From Tuesday 2nd May 1944 passenger services were suspended on the Lostwithiel – Fowey branch line. This was to allow the loading of ammunition at Fowey Docks for the US 29th Division based in Cornwall who landed on Omaha Beach on D-Day. From D-Day to the end of June 22 coasters were filled at Fowey with ammunition for American forces in Normandy. That was 13,828 DWT.




At Wadebridge Station evacuees from Surrey arrive in June 1944

Just as the D-Day embarkation was underway Cornwall’s railways had to cope with an influx of evacuation trains starting on Friday 2nd June. Evacuee trains again brought children to Cornwall (as they had in 1939, 1940 and 1941). One train brought children from Epsom and Ewell to Wadebridge station so they could escape the V1 rockets – the Doodlebugs – that were expected to fall on London and the south-east. Another brought evacuees to Bodmin. Much of Cornwall was a restricted zone due to the embarkation for D-Day so the towns that could take the evacuees were limited.

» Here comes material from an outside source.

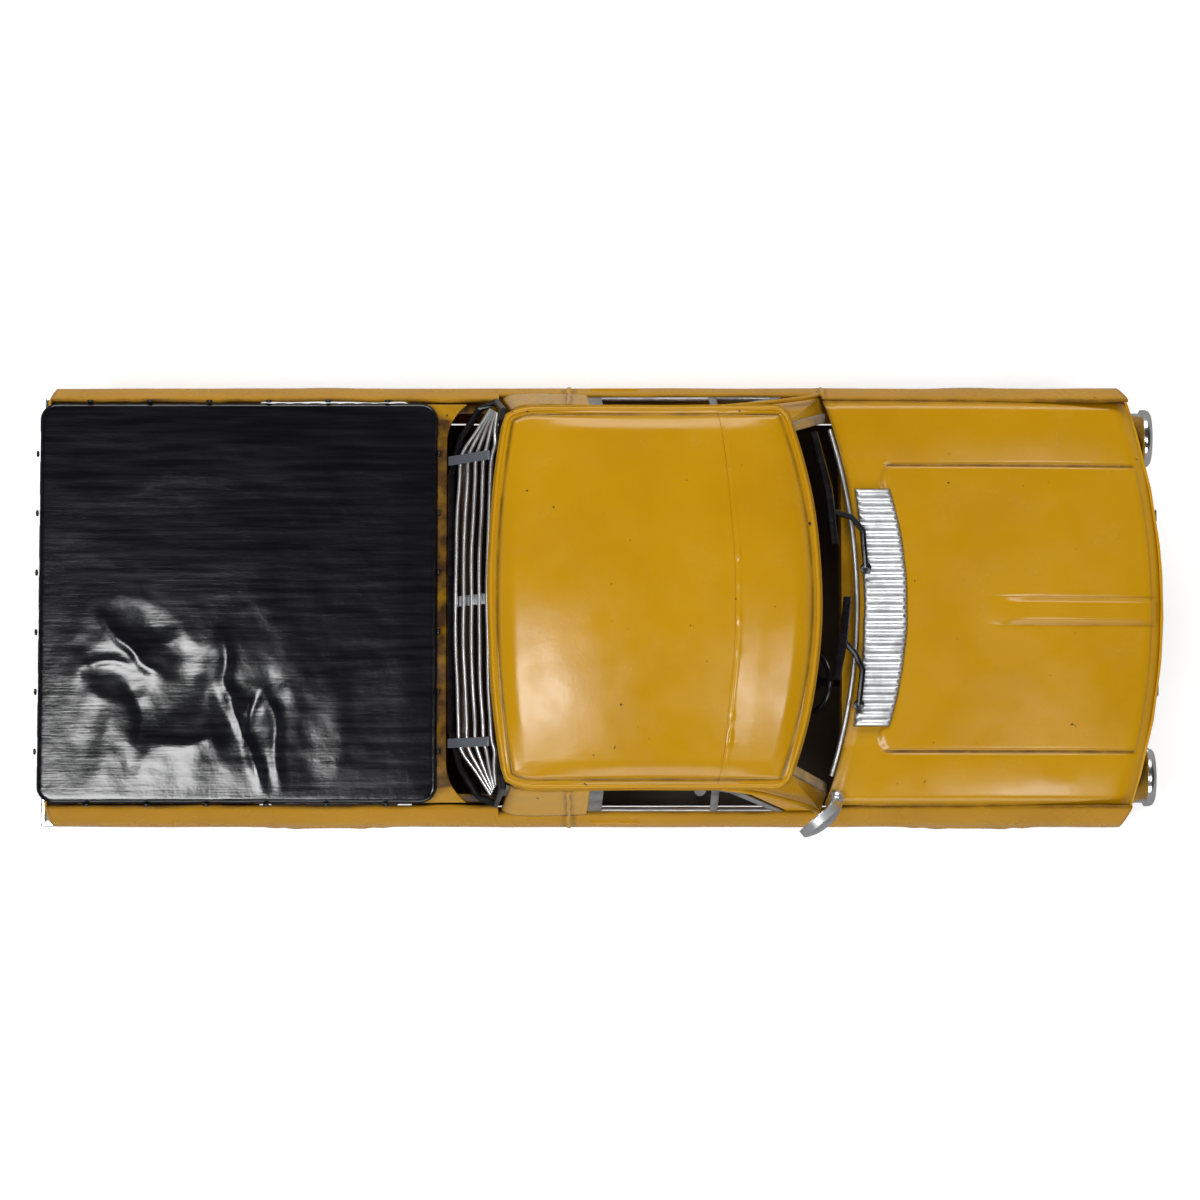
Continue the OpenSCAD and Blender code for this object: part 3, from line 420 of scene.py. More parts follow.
def turned_object(name, profile, matrix, steps=64):
    """The same as an object, moved by a matrix in millimetres; points on the axis are merged."""
    verts, faces = turned(profile, steps)
    obj = mesh_object(name, verts, faces)
    bm = bmesh.new()
    bm.from_mesh(obj.data)
    bmesh.ops.remove_doubles(bm, verts=bm.verts[:], dist=0.002 * MM)
    bmesh.ops.scale(bm, vec=(1 / MM,) * 3, verts=bm.verts[:])
    bm.transform(matrix)
    bmesh.ops.scale(bm, vec=(MM,) * 3, verts=bm.verts[:])
    bmesh.ops.recalc_face_normals(bm, faces=bm.faces[:])
    bm.to_mesh(obj.data)
    bm.free()
    obj.data.polygons.foreach_set("use_smooth", [True] * len(obj.data.polygons))
    return obj


def speckle(x, y, scale, seed):
    """Small smooth unevenness of hand-beaten sheet, about -1 to 1."""
    total = np.zeros_like(x)
    local = random.Random(seed)
    for _ in range(7):
        a = local.uniform(0, 2 * math.pi)
        k = local.uniform(0.6, 1.6) * 2 * math.pi / scale
        total += np.sin(k * (x * math.cos(a) + y * math.sin(a)) + local.uniform(0, 6.3))
    return total / 7


# ---------------------------------------------------------------- camera, floor and light
CAMERA_AT = (0, -79, 1099)
CAMERA_TO = (0, 0, 72)
CAMERA_LENS = 110.07


def aim(obj, at, to, up="Y"):
    obj.location = Vector(at) * MM
    obj.rotation_euler = (Vector(to) - Vector(at)).to_track_quat("-Z", up).to_euler()


def make_camera():
    data = bpy.data.cameras.new("camera")
    data.lens = CAMERA_LENS
    data.sensor_width = 36
    camera = bpy.data.objects.new("camera", data)
    bpy.context.scene.collection.objects.link(camera)
    aim(camera, CAMERA_AT, CAMERA_TO)
    bpy.context.scene.camera = camera


def soft_light(name, at, size, power, to=(0, 0, 50)):
    data = bpy.data.lights.new(name, "AREA")
    data.shape = "RECTANGLE"
    data.size, data.size_y = size[0] * MM, size[1] * MM
    data.energy = power
    obj = bpy.data.objects.new(name, data)
    bpy.context.scene.collection.objects.link(obj)
    aim(obj, at, to)


def make_studio():
    mat, nodes, links, bsdf = node_tree("studio_floor")
    tone = ramp(nodes, links, object_noise(nodes, links, 3, 2), [(0.3, (0.88,) * 3), (0.7, (0.9,) * 3)])
    links.new(tone, bsdf.inputs["Base Color"])
    bsdf.inputs["Roughness"].default_value = 0.9
    bsdf.inputs["Emission Color"].default_value = (1, 1, 1, 1)
    bsdf.inputs["Emission Strength"].default_value = 0.42
    size = 3000
    floor = mesh_object("floor", [(-size, -size, 0), (size, -size, 0), (size, size, 0), (-size, size, 0)],
                        [(0, 1, 2, 3)])
    floor.data.materials.append(mat)
    bpy.context.scene.collection.objects.link(floor)
    floor.visible_glossy = False
    soft_light("rear_soft", (-325, -185, 1080), (270, 280), 4.2)
    soft_light("front_soft", (400, -180, 1080), (200, 230), 1.6)
    soft_light("right_wall", (60, -950, 800), (1100, 450), 6)
    soft_light("left_wall", (0, 1100, 850), (1400, 500), 13)
    world = bpy.data.worlds.new("studio")
    world.use_nodes = True
    bpy.context.scene.world = world
    tree = world.node_tree
    background = tree.nodes["Background"]
    place = tree.nodes.new("ShaderNodeTexCoord")
    split = tree.nodes.new("ShaderNodeSeparateXYZ")
    tree.links.new(place.outputs["Generated"], split.inputs[0])
    shade = ramp(tree.nodes, tree.links, split.outputs["Z"], [(0.30, (0.32,) * 3), (0.52, (0.03,) * 3)])
    tree.links.new(shade, background.inputs[0])
    background.inputs[1].default_value = 1
    bpy.context.scene.view_settings.view_transform = "Standard"


make_camera()
make_studio()


# ---------------------------------------------------------------- hood, cowl vent and nose
PANEL_HALF = 40.6
PRESS_H = 0.7
SIDE_ROLL = 3.0
BLISTER_Y = -PRESS_OFF - 0.8
BLISTER_HALF = 3.5
LIP = 6.0


def hood_base(x):
    """Height of the hood along the middle, before pressing."""
    return HOOD_H - HOOD_FALL * np.clip((x - SCREEN_X) / HOOD_LEN, 0, 2) ** 2.6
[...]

Everyone seems to think that the Americans were here and then on D-Day they were all gone. That is a myth. It took over a month to empty Cornwall of all the troops that were stationed here. For example, on Sunday 2nd July 1944 special military trains took the 134th Infantry Regiment to their marshalling areas for embarkation for the Normandy shore. The first train was loaded at Penzance leaving at 0800 hours, picked up at Marazion, Hayle and Camborne and took the American troops to Plymouth arriving at 1130 hours. A second left Camborne at 0945 hours to take troops as far as Truro where they were then trucked to the Embarkation hards on the River Fal and Helford River. A third left Hayle at 1030 hours arriving at Truro at 1145 hours. Another left Hayle at 1100 hours for Plymouth. Another left Penzance at 1130 hours. Another in the afternoon left Hayle at 1500 hours arriving in Plymouth two hours later. The following day an embarkation train left Marazion at 1020 hours with American troops from the Praa Sands area arriving in Plymouth at 1445 hours.


So hopefully this survey through 1943 and 1944 across the county gives you some idea of the scale of operations for D-Day just on the railways. Cornwall’s railwaymen and women, from the humble station porter to the locomotive driver, can be rightly proud of the fantastic contribution they made to the success of Operation Overlord, though I would doubt they get a mention at most of the D-Day 80 commemorations next month.


There are various events happening across Cornwall during the first week of June. I am speaking at several. Whatever you do, make sure you attend at least one commemoration in honour of those who made the ultimate sacrifice to secure the victory that means we can live in peace and freedom today. That’s the least they deserve. Until next month, take care, and be proud of our wartime history.